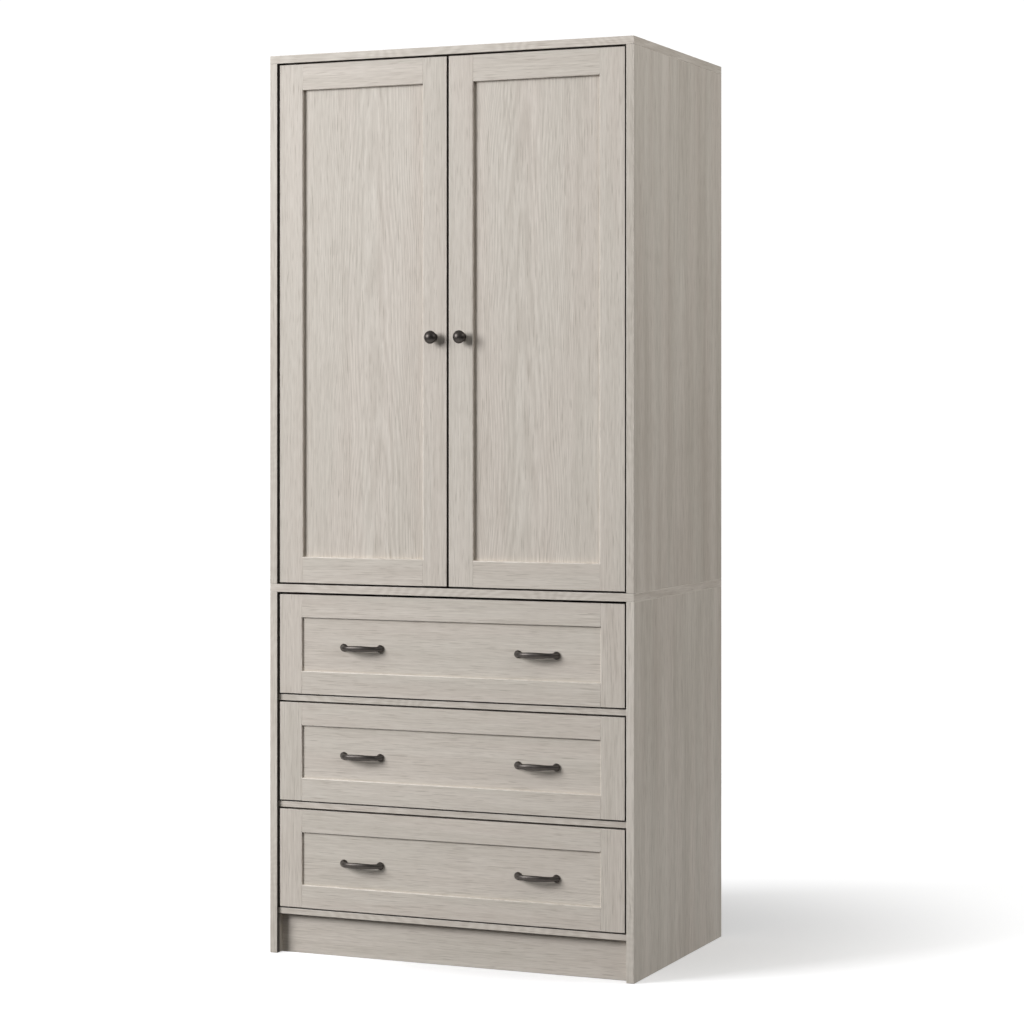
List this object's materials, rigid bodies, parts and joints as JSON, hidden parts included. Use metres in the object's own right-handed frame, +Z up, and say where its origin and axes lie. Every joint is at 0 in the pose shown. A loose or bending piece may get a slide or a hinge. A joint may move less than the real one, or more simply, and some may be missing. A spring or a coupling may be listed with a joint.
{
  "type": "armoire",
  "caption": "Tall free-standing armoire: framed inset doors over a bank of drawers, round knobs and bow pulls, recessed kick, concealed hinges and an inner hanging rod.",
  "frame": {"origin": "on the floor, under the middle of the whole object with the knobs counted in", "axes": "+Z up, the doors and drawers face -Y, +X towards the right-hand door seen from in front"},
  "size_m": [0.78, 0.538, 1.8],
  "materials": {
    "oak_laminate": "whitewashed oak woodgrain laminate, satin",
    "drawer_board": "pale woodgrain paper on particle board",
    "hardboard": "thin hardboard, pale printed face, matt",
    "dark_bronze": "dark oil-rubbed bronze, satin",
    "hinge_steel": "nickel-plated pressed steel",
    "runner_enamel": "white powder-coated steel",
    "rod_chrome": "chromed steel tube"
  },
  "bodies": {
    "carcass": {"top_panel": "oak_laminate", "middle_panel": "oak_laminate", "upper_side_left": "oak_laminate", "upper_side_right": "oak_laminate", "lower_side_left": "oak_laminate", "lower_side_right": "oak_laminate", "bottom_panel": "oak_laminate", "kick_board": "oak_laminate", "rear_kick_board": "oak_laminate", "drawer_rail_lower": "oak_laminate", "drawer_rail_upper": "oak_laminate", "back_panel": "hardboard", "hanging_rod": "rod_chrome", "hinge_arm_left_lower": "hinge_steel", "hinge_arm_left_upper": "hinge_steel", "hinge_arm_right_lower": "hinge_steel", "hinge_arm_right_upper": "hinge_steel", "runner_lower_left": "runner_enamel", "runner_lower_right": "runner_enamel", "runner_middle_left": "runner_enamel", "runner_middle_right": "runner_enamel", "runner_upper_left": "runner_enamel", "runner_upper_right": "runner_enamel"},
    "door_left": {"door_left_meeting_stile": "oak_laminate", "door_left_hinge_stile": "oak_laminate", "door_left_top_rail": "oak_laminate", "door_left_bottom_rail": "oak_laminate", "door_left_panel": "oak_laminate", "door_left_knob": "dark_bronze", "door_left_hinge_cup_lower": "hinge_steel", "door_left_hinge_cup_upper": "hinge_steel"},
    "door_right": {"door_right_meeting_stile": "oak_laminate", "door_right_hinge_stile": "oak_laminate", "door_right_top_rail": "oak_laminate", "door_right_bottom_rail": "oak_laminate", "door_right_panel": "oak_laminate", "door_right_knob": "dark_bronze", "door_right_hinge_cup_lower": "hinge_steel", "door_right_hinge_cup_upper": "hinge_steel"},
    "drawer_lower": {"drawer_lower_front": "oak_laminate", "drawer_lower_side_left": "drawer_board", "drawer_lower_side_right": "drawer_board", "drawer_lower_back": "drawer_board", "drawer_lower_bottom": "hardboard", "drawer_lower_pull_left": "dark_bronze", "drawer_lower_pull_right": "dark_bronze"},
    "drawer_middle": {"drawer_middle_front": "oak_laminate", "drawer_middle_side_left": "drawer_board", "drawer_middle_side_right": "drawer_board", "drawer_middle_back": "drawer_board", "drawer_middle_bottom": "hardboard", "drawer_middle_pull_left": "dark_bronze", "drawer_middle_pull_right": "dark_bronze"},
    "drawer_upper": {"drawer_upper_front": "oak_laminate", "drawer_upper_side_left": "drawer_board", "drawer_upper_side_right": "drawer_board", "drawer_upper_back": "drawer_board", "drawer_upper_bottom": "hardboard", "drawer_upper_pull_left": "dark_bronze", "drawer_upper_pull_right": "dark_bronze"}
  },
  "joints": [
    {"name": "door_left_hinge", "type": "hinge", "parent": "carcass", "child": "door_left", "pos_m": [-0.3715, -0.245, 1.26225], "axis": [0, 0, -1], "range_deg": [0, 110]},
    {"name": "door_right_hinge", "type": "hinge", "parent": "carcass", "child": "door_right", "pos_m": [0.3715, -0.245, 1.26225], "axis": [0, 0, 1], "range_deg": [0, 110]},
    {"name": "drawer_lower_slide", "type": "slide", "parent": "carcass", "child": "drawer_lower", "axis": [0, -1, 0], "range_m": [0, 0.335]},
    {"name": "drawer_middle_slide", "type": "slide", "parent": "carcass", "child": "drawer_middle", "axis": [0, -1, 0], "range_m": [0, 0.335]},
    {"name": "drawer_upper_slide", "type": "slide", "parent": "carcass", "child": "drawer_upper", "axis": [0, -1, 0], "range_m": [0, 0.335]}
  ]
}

· · · · ·

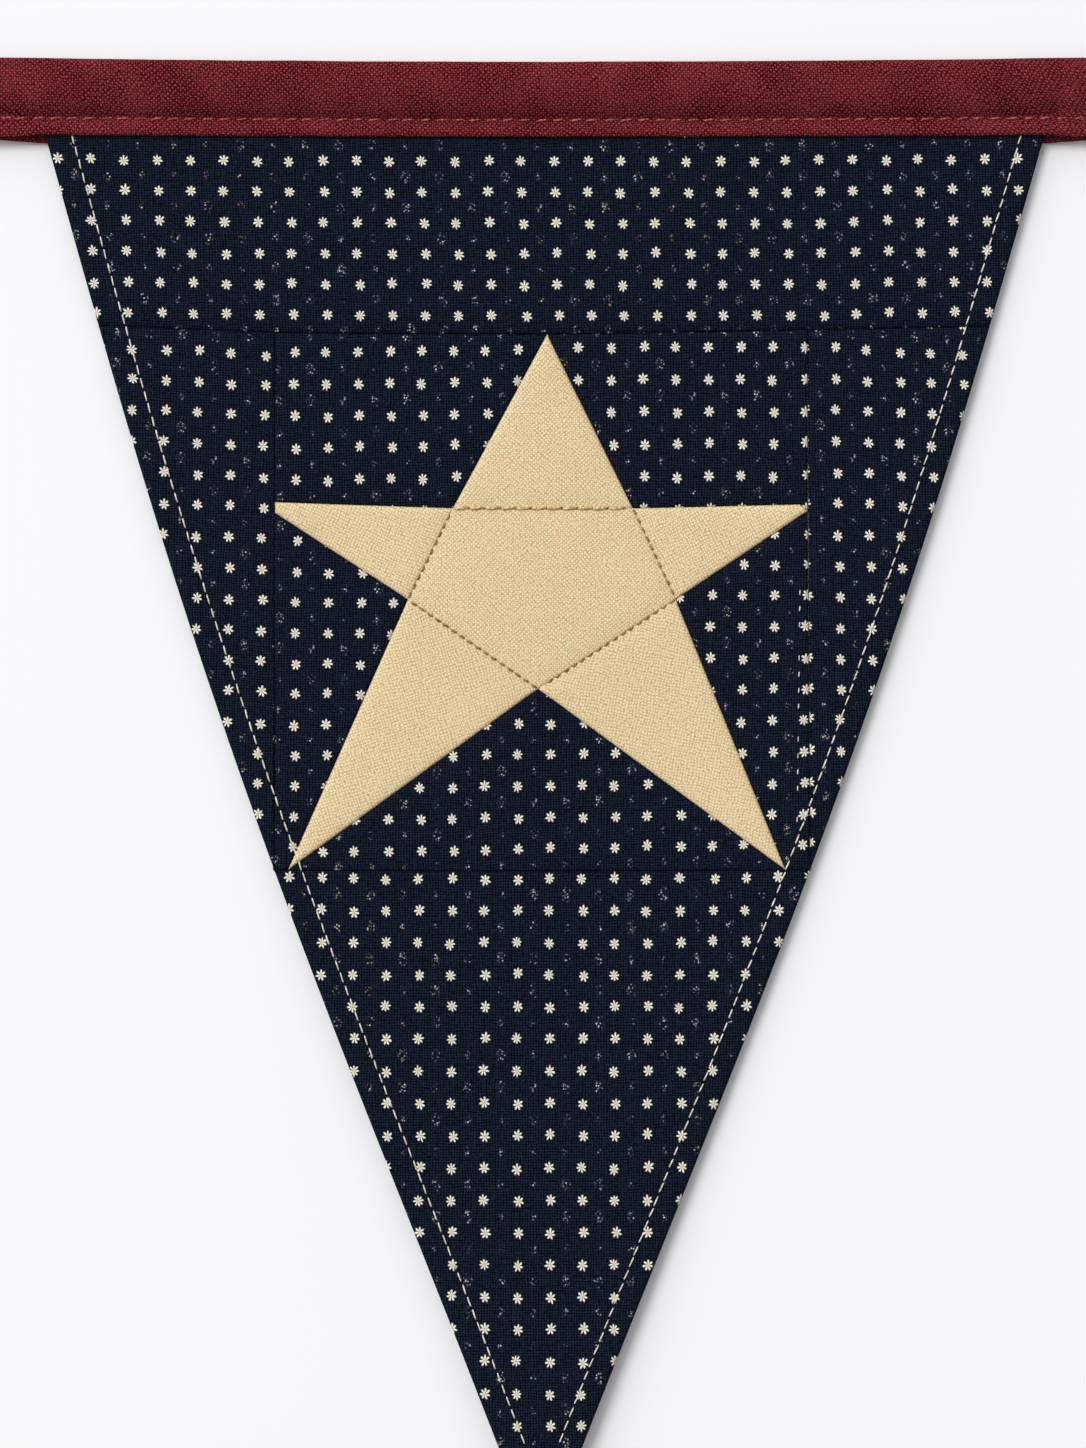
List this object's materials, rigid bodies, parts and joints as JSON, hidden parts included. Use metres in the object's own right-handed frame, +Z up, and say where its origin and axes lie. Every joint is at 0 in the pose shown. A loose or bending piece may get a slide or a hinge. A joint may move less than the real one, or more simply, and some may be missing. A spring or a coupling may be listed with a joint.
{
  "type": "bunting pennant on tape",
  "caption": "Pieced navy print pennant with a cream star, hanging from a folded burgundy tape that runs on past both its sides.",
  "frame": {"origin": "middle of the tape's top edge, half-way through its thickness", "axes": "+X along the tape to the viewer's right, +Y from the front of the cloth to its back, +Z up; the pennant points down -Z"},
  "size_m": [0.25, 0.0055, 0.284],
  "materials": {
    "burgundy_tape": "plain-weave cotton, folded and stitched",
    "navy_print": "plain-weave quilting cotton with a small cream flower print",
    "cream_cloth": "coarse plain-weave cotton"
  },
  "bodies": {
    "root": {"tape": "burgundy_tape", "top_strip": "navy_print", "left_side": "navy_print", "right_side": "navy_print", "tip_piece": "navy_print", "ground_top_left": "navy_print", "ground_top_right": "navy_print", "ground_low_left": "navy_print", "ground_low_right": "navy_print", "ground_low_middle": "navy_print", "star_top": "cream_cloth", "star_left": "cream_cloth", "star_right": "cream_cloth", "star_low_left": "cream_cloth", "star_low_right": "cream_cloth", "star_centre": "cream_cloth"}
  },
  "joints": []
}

· · · · ·

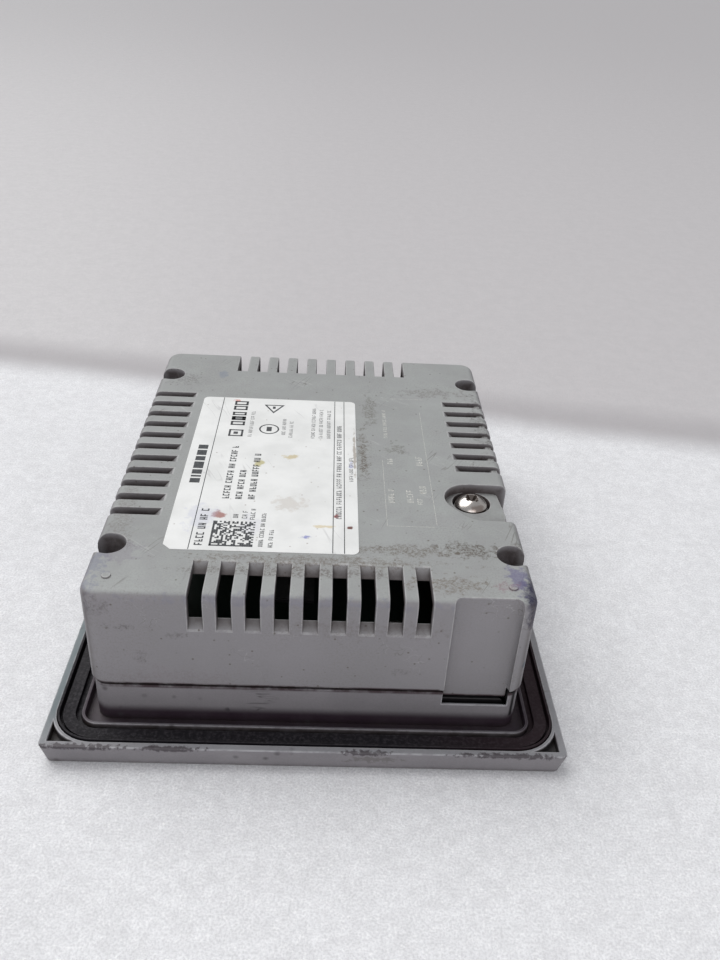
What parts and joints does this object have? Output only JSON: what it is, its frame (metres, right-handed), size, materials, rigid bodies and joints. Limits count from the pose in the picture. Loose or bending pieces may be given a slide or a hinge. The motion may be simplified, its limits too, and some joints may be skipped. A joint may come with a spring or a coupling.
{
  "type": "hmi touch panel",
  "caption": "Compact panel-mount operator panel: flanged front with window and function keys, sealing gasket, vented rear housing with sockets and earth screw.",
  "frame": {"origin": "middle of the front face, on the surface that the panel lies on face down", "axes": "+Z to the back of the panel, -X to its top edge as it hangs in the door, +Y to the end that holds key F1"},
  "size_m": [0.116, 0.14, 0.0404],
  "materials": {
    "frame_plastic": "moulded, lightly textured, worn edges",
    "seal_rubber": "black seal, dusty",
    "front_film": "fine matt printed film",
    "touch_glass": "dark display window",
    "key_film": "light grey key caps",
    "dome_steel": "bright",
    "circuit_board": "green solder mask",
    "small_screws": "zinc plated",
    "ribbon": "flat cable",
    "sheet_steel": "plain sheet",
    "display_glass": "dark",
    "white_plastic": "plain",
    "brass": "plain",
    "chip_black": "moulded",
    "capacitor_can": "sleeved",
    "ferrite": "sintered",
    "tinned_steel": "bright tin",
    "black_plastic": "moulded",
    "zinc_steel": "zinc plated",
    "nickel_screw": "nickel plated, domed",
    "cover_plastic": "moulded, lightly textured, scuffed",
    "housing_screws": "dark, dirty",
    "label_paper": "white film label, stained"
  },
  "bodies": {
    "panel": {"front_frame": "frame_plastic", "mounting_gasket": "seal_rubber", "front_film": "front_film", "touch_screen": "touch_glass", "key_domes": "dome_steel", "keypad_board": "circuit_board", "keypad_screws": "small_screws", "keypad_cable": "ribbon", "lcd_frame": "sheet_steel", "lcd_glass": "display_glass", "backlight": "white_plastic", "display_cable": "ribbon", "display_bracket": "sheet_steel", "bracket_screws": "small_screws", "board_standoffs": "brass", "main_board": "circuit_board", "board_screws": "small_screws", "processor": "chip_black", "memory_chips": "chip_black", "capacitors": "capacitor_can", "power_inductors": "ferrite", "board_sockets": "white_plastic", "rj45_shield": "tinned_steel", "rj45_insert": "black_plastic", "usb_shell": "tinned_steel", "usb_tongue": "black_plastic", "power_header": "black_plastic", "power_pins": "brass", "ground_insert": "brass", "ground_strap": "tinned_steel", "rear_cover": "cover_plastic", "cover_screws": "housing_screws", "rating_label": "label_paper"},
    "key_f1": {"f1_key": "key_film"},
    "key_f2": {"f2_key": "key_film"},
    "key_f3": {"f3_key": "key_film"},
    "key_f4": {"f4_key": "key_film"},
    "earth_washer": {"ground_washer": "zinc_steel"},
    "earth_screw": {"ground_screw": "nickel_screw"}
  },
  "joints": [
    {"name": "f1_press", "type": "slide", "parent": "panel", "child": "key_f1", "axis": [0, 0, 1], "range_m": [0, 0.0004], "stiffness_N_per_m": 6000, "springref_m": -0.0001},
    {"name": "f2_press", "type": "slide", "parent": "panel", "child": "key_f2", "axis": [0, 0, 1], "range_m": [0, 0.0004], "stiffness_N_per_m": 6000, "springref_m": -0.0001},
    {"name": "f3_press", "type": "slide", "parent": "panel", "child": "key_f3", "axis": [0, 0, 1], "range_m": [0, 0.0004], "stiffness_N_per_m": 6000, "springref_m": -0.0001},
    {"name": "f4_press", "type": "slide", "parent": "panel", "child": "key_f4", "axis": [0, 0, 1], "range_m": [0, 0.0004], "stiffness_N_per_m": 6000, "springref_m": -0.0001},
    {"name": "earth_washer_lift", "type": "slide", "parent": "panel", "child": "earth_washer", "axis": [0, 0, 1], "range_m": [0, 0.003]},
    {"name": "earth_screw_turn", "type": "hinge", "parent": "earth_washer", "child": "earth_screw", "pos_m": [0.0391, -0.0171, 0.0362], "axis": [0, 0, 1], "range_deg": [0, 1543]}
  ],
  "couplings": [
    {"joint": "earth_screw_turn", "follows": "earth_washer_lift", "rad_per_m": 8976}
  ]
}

· · · · ·

## Work to be completed
Which lines of the data above contain "object"? Copy each one.

## Response below
List this object's materials, rigid bodies, parts and joints as JSON, hidden parts included. Use metres in the object's own right-handed frame, +Z up, and say where its origin and axes lie. Every joint is at 0 in the pose shown. A loose or bending piece may get a slide or a hinge. A joint may move less than the real one, or more simply, and some may be missing. A spring or a coupling may be listed with a joint.
  "frame": {"origin": "on the floor, under the middle of the whole object with the knobs counted in", "axes": "+Z up, the doors and drawers face -Y, +X towards the right-hand door seen from in front"},
List this object's materials, rigid bodies, parts and joints as JSON, hidden parts included. Use metres in the object's own right-handed frame, +Z up, and say where its origin and axes lie. Every joint is at 0 in the pose shown. A loose or bending piece may get a slide or a hinge. A joint may move less than the real one, or more simply, and some may be missing. A spring or a coupling may be listed with a joint.
What parts and joints does this object have? Output only JSON: what it is, its frame (metres, right-handed), size, materials, rigid bodies and joints. Limits count from the pose in the picture. Loose or bending pieces may be given a slide or a hinge. The motion may be simplified, its limits too, and some joints may be skipped. A joint may come with a spring or a coupling.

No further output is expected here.